Hence, a person who is easily guided into folly. Now, in most cases, people who are simple welcome every opportunity to learn the things that will take them out of a state of simplicity into a state of wisdom. They welcome. Because they know if they are simple, they are vulnerable.
Knowledge is a great preservative. But here's a terrible case in which you find people who are not only simple, open to influence, particularly evil influence, but they love that condition. And so there is this word of entreaty. How long, ye simple ones, will ye love your simplicity?
Hear the voice of wisdom is calling to them. My son, enter not into the path of the wicked. Walk not in the way of evil men. If sinners entice thee, consent thou not.
The voice of your Creator speaking through His creation never called you into a path of sin. The voice of conscience never called you into a path of sin. The voice of the written word never called you into a path of sin. Oh, my simple one, he says, how long will you love that simplicity that makes you vulnerable to all the enticements of evil?
Well, this passage doesn't give the answer, but other scriptures do. Why does the simple one love simplicity? For the simple reason given in John 3.19.
This is the condemnation that light is come into the world and men love darkness right? Rather than light because their deeds were evil. Men instinctively know that if they heed the voice of wisdom coming through creation, if they begin to acknowledge their Creator, they begin to heed the voice of wisdom in conscience, heed the voice of wisdom through the gospel, that voice will lead them out of sin into righteousness. And the problem is they love their sins.

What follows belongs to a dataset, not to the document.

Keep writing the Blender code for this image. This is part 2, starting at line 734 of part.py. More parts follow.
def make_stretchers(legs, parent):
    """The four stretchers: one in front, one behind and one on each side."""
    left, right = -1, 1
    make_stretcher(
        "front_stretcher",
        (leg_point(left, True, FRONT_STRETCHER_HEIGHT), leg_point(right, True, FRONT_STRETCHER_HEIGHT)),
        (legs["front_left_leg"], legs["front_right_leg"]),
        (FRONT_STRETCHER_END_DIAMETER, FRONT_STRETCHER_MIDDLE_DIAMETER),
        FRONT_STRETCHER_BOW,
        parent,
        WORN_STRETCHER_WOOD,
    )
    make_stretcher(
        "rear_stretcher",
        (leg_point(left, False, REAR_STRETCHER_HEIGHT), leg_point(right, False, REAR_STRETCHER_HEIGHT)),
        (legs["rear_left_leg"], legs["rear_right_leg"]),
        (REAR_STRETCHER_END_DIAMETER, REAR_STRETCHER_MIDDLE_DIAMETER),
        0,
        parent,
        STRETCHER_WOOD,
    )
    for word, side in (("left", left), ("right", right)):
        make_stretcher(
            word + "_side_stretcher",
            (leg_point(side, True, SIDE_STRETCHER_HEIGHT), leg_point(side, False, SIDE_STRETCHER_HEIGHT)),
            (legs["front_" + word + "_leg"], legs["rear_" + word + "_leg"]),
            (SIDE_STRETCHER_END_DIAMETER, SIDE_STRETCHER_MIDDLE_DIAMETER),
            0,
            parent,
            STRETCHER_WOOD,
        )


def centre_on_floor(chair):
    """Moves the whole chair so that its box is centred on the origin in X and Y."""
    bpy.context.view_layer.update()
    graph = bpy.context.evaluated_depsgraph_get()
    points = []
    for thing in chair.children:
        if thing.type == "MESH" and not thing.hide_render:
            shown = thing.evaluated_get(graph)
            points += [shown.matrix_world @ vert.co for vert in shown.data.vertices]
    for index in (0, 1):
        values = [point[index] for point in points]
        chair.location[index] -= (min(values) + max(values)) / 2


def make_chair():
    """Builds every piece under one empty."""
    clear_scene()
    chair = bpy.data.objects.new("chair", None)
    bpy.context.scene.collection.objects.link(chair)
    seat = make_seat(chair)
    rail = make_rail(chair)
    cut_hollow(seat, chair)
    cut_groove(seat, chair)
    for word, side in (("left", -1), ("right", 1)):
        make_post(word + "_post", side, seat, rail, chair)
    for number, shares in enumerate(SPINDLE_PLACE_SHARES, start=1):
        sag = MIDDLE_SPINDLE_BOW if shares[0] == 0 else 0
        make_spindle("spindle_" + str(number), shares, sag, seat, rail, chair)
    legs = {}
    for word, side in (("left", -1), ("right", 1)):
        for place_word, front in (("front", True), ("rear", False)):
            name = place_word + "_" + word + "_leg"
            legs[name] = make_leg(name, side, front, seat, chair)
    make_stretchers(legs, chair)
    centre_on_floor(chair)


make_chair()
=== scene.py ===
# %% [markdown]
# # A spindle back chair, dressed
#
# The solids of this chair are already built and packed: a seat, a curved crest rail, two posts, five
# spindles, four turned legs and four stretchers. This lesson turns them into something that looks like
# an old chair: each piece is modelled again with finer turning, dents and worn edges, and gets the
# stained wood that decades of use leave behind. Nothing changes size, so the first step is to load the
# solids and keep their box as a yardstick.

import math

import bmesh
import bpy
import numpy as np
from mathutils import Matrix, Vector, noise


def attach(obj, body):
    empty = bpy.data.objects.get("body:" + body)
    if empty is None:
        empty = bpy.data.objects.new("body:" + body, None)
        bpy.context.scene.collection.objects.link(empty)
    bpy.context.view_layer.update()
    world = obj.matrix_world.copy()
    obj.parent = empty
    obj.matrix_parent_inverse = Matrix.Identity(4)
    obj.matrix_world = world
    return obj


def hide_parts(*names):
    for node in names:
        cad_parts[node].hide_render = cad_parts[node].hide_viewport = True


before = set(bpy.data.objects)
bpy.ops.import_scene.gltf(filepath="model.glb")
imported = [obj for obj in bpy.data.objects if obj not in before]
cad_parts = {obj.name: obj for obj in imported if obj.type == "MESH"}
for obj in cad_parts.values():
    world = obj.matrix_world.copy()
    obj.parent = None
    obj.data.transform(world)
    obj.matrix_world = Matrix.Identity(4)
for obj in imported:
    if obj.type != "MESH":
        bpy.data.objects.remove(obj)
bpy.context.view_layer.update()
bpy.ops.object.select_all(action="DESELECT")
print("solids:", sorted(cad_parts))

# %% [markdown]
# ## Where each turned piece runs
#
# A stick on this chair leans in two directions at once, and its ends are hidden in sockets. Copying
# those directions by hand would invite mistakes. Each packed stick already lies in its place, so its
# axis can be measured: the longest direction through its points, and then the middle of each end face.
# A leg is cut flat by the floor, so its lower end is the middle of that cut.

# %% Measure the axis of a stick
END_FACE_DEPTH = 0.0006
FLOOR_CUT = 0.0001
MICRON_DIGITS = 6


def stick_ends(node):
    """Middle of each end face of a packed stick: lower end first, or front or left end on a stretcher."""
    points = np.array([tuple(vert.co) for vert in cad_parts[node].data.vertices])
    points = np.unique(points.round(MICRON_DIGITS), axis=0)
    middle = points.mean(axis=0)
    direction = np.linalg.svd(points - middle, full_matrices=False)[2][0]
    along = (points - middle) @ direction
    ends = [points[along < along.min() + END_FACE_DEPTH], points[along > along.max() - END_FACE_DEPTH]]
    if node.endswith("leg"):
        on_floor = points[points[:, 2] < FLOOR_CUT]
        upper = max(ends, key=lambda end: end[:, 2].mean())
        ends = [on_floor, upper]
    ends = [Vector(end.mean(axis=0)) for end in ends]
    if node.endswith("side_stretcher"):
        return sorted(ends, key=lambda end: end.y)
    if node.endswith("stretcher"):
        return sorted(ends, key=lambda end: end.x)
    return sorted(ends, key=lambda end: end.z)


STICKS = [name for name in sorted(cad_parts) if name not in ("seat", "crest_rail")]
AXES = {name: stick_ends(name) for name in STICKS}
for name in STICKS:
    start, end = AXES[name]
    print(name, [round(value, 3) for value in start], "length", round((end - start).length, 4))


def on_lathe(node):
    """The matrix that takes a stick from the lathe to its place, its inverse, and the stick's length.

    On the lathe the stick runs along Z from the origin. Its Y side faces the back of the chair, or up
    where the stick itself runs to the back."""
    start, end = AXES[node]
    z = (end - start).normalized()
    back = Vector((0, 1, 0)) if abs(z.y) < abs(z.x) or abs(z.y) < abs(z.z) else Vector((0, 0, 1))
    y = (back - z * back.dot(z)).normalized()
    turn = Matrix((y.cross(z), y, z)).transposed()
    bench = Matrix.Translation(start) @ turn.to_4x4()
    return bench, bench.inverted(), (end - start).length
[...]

They hug their sins. To their bosom. And they say, no, no, I would rather remain simple. I would rather be vulnerable to anything that sin will bring rather than part with the darling lusts of my heart.

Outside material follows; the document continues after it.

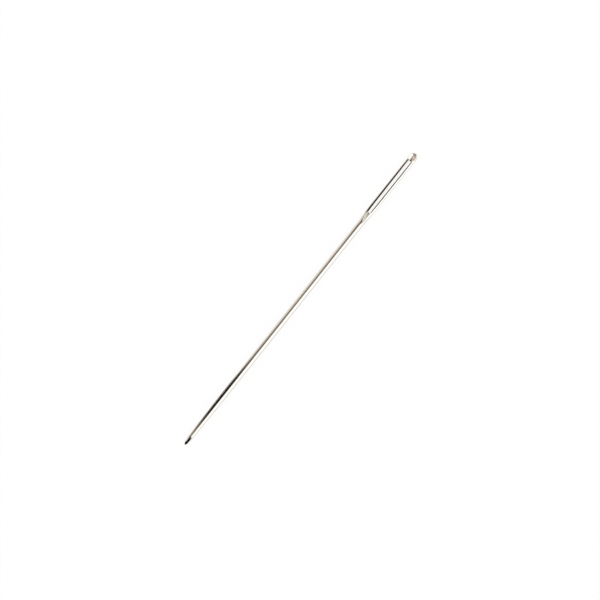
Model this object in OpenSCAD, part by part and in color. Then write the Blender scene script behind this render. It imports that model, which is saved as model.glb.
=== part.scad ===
// Yarn needle: one piece of drawn steel wire, ground to a blunt point at one end, and at the other
// pressed into an oval, pierced with a long eye and given thread grooves at both ends of the eye.
// It lies along X with its head at +X and the middle of its length at X = 0. The eye's opening runs
// along Z, and Z = 0 is the surface that it lies on.
// The five nodes are stretches of that one piece of wire. They meet face to face, so that each is
// simple and the eye stays open between the two rims.

/* [Needle] */
// Length from the point to the head's end
needle_len = 74; // [60:1:90]
// Diameter of the round shaft, needle wire gauge 18
shaft_d = 1.27; // [1.15:0.01:1.4]

/* [Point] */
// Length of the point end that is slimmer than the shaft
taper_len = 15.4; // [8:0.2:20]
// Diameter where the slim end turns into its rounded tip
tip_d = 0.9; // [0.6:0.01:1.1]
// Length of the rounded tip
tip_len = 1.6; // [0.8:0.1:2.4]

/* [Eye end] */
// Width across the two rims of the eye
rim_w = 1.66; // [1.5:0.01:1.9]
// Thickness of the pressed eye end at its middle
press_t = 1.0; // [0.85:0.01:1.1]
// Radius of the pressed faces, seen along the needle
face_r = 3.4; // [1.8:0.1:5]
// Length over which the shaft widens into the rims
shoulder_len = 4.0; // [3:0.1:8]
// Length of the shoulder that is still solid, before the eye's opening
shoulder_lead = 3.0; // [2:0.1:5]
// Length of the head's rounded end
head_round_len = 1.05; // [0.8:0.05:1.4]

/* [Eye] */
// Length of the eye's opening
hole_len = 13.2; // [9:0.1:16]
// Width of the opening at the head
hole_w = 0.46; // [0.4:0.01:0.6]
// Width of the opening at the shaft, where it narrows
hole_narrow_w = 0.36; // [0.34:0.01:0.4]
// Length of solid metal between the opening and the head's end
head_len = 1.85; // [1.5:0.05:3]

/* [Thread grooves] */
// Width of the grooves that lead the thread out of the eye
groove_w = 0.4; // [0.3:0.01:0.5]
// Depth of the grooves where they meet the opening
groove_depth = 0.16; // [0.08:0.01:0.18]
// Length of the groove on the head
head_groove_len = 1.5; // [0.8:0.05:1.6]
// Length of the groove on the shoulder
shoulder_groove_len = 2.8; // [1.5:0.1:4]

/* [Hidden] */

$fn = 64;
// Steps along each curved stretch of the outline that is turned about the needle's axis
tip_steps = 10;
taper_steps = 12;
shoulder_steps = 14;
head_steps = 12;
// How far a cutting shape passes the surface that it cuts
overcut = 0.2;
// How far the pressing faces clear the round shaft where the shoulder starts
face_clear = 0.002;

shaft_r = shaft_d / 2;
tip_r = tip_d / 2;
rim_r = rim_w / 2;
hole_r = hole_w / 2;
hole_narrow_r = hole_narrow_w / 2;

// Stations along the needle, from the point to the head
tip_x = -needle_len / 2;
head_x = needle_len / 2;
tip_round_x = tip_x + tip_len;
shaft_x = tip_x + taper_len;
hole_head_x = head_x - head_len;
hole_shaft_x = hole_head_x - hole_len;
shoulder_x = hole_shaft_x - shoulder_lead;
rims_x = shoulder_x + shoulder_len;
head_round_x = head_x - head_round_len;
// Centres of the opening's round ends, where the straight rims begin and end
hole_narrow_x = hole_shaft_x + hole_narrow_r;
hole_wide_x = hole_head_x - hole_r;

// How far the pressing faces close in along the shoulder
face_travel = shaft_r + face_clear - press_t / 2;
// Length from the opening over which they close again: they would meet just past the head's end
face_close_len = head_len + overcut;

// A smooth rise from 0 to 1 that starts and ends level
function ease(u) = (1 - cos(180 * u)) / 2;

// Radius of the ground taper: a parabola that runs level into the shaft
function taper_r(x) =
    shaft_r - (shaft_r - tip_r) * pow((shaft_x - x) / (shaft_x - tip_round_x), 2);

// The rounded tip: the taper goes on and closes as a quarter of an ellipse
function tip_curve() = [
    for (i = [0 : tip_steps])
        let (a = 90 * i / tip_steps, x = tip_round_x - tip_len * cos(a))
            [taper_r(x) * sin(a), x]
];

// The taper up to the shaft
function taper_curve() = [
    for (i = [1 : taper_steps])
        let (x = tip_round_x + (shaft_x - tip_round_x) * i / taper_steps)
            [taper_r(x), x]
];

// The shoulder, where the shaft widens into the rims
function shoulder_curve() = [
    for (i = [0 : shoulder_steps]) let (u = i / shoulder_steps)
        [shaft_r + (rim_r - shaft_r) * ease(u), shoulder_x + u * shoulder_len]
];

// The head's rounded end: a quarter of an ellipse
function head_curve() = [
    for (i = [0 : head_steps]) let (a = 90 * i / head_steps)
        [i == head_steps ? 0 : rim_r * cos(a), head_round_x + head_round_len * sin(a)]
];

// The pressing faces' fall towards the head's end: a quarter of an ellipse
function face_end_curve() = [
    for (i = [0 : head_steps]) let (a = 90 * i / head_steps)
        [face_r - press_t / 2 * (1 - cos(a)), hole_head_x + face_close_len * sin(a)]
];

// Turns an outline of [radius, station along the needle] points about the needle's axis
module turned(outline) {
    rotate([0, 90, 0]) rotate_extrude() polygon(outline);
}

// The wire before pressing, round all along
module blank() {
    turned(concat(tip_curve(), taper_curve(), shoulder_curve(), head_curve()));
}

// Space inside one pressing face: it clears the shaft, closes in along the shoulder, holds the
// eye to its thickness and rounds off the head
module inside_face() {
    translate([0, 0, press_t / 2 - face_r])
        turned(concat(
            [
                [0, tip_x - overcut],
                [face_r + face_travel, tip_x - overcut],
                [face_r + face_travel, shoulder_x],
                [face_r, rims_x],
            ],
            face_end_curve(),
            [[0, head_x + overcut]]
        ));
}

// The opening: two round ends with straight sides that touch both
module hole() {
    lean = asin((hole_r - hole_narrow_r) / (hole_wide_x - hole_narrow_x));
    linear_extrude(height = shaft_d + 2 * overcut, center = true) {
        translate([hole_wide_x, 0]) circle(r = hole_r);
        translate([hole_narrow_x, 0]) circle(r = hole_narrow_r);
        polygon([
            [hole_wide_x - hole_r * sin(lean), hole_r * cos(lean)],
            [hole_narrow_x - hole_narrow_r * sin(lean), hole_narrow_r * cos(lean)],
            [hole_narrow_x - hole_narrow_r * sin(lean), -hole_narrow_r * cos(lean)],
            [hole_wide_x - hole_r * sin(lean), -hole_r * cos(lean)],
        ]);
    }
}

// Height of the pressed face over the needle's axis at a station from the shoulder to the head
function face_height(x) =
    x > hole_head_x
        ? press_t / 2 * sqrt(1 - pow((x - hole_head_x) / face_close_len, 2))
        : press_t / 2 + face_travel * max(0, min(1, (rims_x - x) / shoulder_len));

// A round-bottomed groove along +X that starts at x = 0 with its bottom at height start and
// reaches height end over len, where it runs out of the face
module groove(start, end, len) {
    translate([0, 0, start])
        rotate([0, -atan((end - start) / len), 0])
            translate([-overcut, 0, groove_w / 2])
                rotate([0, 90, 0])
                    cylinder(d = groove_w, h = len + 2 * overcut);
}

// The grooves of one face, on the head and on the shoulder
module face_grooves() {
    translate([hole_head_x, 0, 0])
        groove(
            face_height(hole_head_x) - groove_depth,
            face_height(hole_head_x + head_groove_len),
            head_groove_len
        );
    translate([hole_shaft_x, 0, 0])
        mirror([1, 0, 0])
            groove(
                face_height(hole_shaft_x) - groove_depth,
                face_height(hole_shaft_x - shoulder_groove_len),
                shoulder_groove_len
            );
}

// The finished wire, whole, with its axis on X
module wire() {
    difference() {
        intersection() {
            blank();
            inside_face();
            mirror([0, 0, 1]) inside_face();
        }
        hole();
        face_grooves();
        mirror([0, 0, 1]) face_grooves();
    }
}

// A stretch of the wire between two stations, lying with its shaft on Z = 0. near_y is where the
// stretch begins across the needle: at its own edge for the whole width, or at 0 for its left half.
module stretch(from_x, to_x, near_y) {
    color("silver")
        translate([0, 0, shaft_r])
            intersection() {
                wire();
                translate([from_x, near_y, -shaft_d])
                    cube([to_x - from_x, rim_w - near_y, 2 * shaft_d]);
            }
}

// The point and the round shaft
module shaft() {
    stretch(tip_x - overcut, shoulder_x, -rim_w);
}

// The solid shoulder up to the round end of the opening
module shoulder() {
    stretch(shoulder_x, hole_narrow_x, -rim_w);
}

// The two sides of the eye
module rim_left() {
    stretch(hole_narrow_x, hole_wide_x, 0);
}

module rim_right() {
    mirror([0, 1, 0]) rim_left();
}

// The head, from the other round end of the opening
module head() {
    stretch(hole_wide_x, head_x + overcut, -rim_w);
}

shaft();
shoulder();
rim_left();
rim_right();
head();
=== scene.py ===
import math

import bpy
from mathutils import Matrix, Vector


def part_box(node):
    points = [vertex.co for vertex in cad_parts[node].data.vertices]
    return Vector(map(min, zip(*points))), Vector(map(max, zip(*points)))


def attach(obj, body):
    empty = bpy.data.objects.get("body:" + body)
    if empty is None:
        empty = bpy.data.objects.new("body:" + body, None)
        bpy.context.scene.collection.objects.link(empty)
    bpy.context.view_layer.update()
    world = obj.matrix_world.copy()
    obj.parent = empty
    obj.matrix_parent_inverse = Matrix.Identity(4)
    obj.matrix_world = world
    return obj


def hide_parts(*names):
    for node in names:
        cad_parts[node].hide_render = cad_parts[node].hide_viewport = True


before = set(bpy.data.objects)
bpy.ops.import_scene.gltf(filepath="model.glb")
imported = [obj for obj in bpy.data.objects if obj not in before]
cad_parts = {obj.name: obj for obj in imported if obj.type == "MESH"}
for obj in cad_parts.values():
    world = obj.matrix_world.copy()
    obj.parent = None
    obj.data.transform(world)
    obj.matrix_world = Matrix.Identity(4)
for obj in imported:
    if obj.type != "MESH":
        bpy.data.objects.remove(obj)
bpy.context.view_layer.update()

# The yarn needle is one piece of wire, so its finish is one closed mesh that takes the place of the
# five CAD stretches. All sizes in this file are metres; MM turns a maker's millimetres into them.
MM = 0.001

MATH = "ShaderNodeMath"
RANGE = "ShaderNodeMapRange"
MIX = "ShaderNodeMix"
QUARTER_TURN = math.pi / 2


def add(tree, kind, *values, sockets=None, **settings):
    """Adds a node: values fill its inputs in order, sockets fills them by name or number, and the
    other words are its own settings. A node or a socket given as a value is linked."""
    node = tree.nodes.new(kind)
    for name, setting in settings.items():
        setattr(node, name, setting)
    for key, value in [*enumerate(values), *(sockets or {}).items()]:
        for one in value if isinstance(value, list) else [value]:
            if isinstance(one, bpy.types.Node):
                one = one.outputs[0]
            if isinstance(one, bpy.types.NodeSocket):
                tree.links.new(one, node.inputs[key])
            else:
                node.inputs[key].default_value = one
    return node


def linear(hex_colour):
    """An sRGB hex colour as the linear RGBA that Blender's sockets take."""
    channels = [int(hex_colour[i:i + 2], 16) / 255 for i in (1, 3, 5)]
    return tuple(c / 12.92 if c <= 0.04045 else ((c + 0.055) / 1.055) ** 2.4 for c in channels) + (1.0,)


# Sizes, from the CAD where the frame gives them
shaft_low, shaft_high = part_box("shaft")
rim_low, rim_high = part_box("rim_left")
head_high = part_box("head")[1]

SIZES = {
    # Stations along the needle
    "Point X": shaft_low.x,
    "Tip Round X": shaft_low.x + 1.6 * MM,
    "Shaft X": shaft_low.x + 15.4 * MM,
    "Shoulder X": shaft_high.x,
    "Opening Start X": rim_low.x - 0.18 * MM,
    "Narrow End X": rim_low.x,
    "Rims X": shaft_high.x + 4.0 * MM,
    "Wide End X": rim_high.x,
    "Opening Finish X": rim_high.x + 0.23 * MM,
    "Head Round X": head_high.x - 1.05 * MM,
    "Head X": head_high.x,
    "Faces Meet X": head_high.x + 0.2 * MM,
    # Sizes across the needle
    "Tip Radius": 0.45 * MM,
    "Shaft Radius": (shaft_high.z - shaft_low.z) / 2,
    "Rim Radius": rim_high.y,
    "Press Thickness": 1.0 * MM,
    "Face Radius": 3.4 * MM,
    "Narrow Radius": 0.18 * MM,
    "Wide Radius": 0.23 * MM,
    # Grooves and softened edges
    "Groove Radius": 0.2 * MM,
    "Groove Depth": 0.16 * MM,
    "Head Groove Depth": 0.19 * MM,
    "Head Groove Length": 1.5 * MM,
    "Shoulder Groove Length": 2.8 * MM,
    "Groove Fade": 0.6 * MM,
    "Groove Lip": 0.05 * MM,
    "Edge Width": 0.27 * MM,
    "Narrow Edge Width": 0.18 * MM,
    "Edge Change": 2.0 * MM,
    "Edge Drop": 0.1 * MM,
    "Flank Blend": 0.1 * MM,
}

# Columns across a quarter of the needle, and rows down its share of the opening's wall
COLUMNS = 56
WALL_ROWS = 8
# How many of the columns crowd at the opening's edge, and the widest share of the radius they take
EDGE_COLUMNS = 8
EDGE_SHARE = 0.15
# Only the last column, which lies at 1, is past this. It meets the lower half.
SIDE_COLUMN = 0.9999
# Where rounding would leave the opening's end a hair open, squared lengths below this count as none
CLOSED = 1e-12
# Points nearer than this become one
WELD = 2e-8
# The shoulder's groove is polished better than the head's: its share of the head's dullness and painted
# shade
SHOULDER_DULLNESS_AND_SHADE = 0.6
# The share of the opening's wall, from its top, over which the dullness and the painted shade come up to
# full
WALL_FADE = 0.3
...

And so wisdom entreats. How long, ye simple, will you love simplicity? Will you love simplicity until hell becomes your classroom to teach you reality?
You get the question? Will you love simplicity? Will you love simplicity? Will you love simplicity until hell becomes your classroom?
And then you'll sit down and learn reality that sin brings destruction. Oh, you simple ones who think you can sin, say no to the voice of wisdom speaking in creation and conscience in the Word. Wisdom saying, sin is destructive. Evil is damning.
You stop your ears and you go on in your simplicity thinking, I can sin and no consequence. I can sin. Get away with it. How long, ye simple ones?
Will you hug your simplicity until hell strips it from you? God help you. If you fit the category of the simple one, there are no simple ones in hell.
Hell is God's classroom to those who would not learn on earth that the wages of sin is death. And there's not an ounce of unbelief of that statement in hell. Not one ounce.
Not one ounce.
Well, then the word of entreaty comes not only to the simple, but notice the second class. It comes to the scoffer. To the scoffer.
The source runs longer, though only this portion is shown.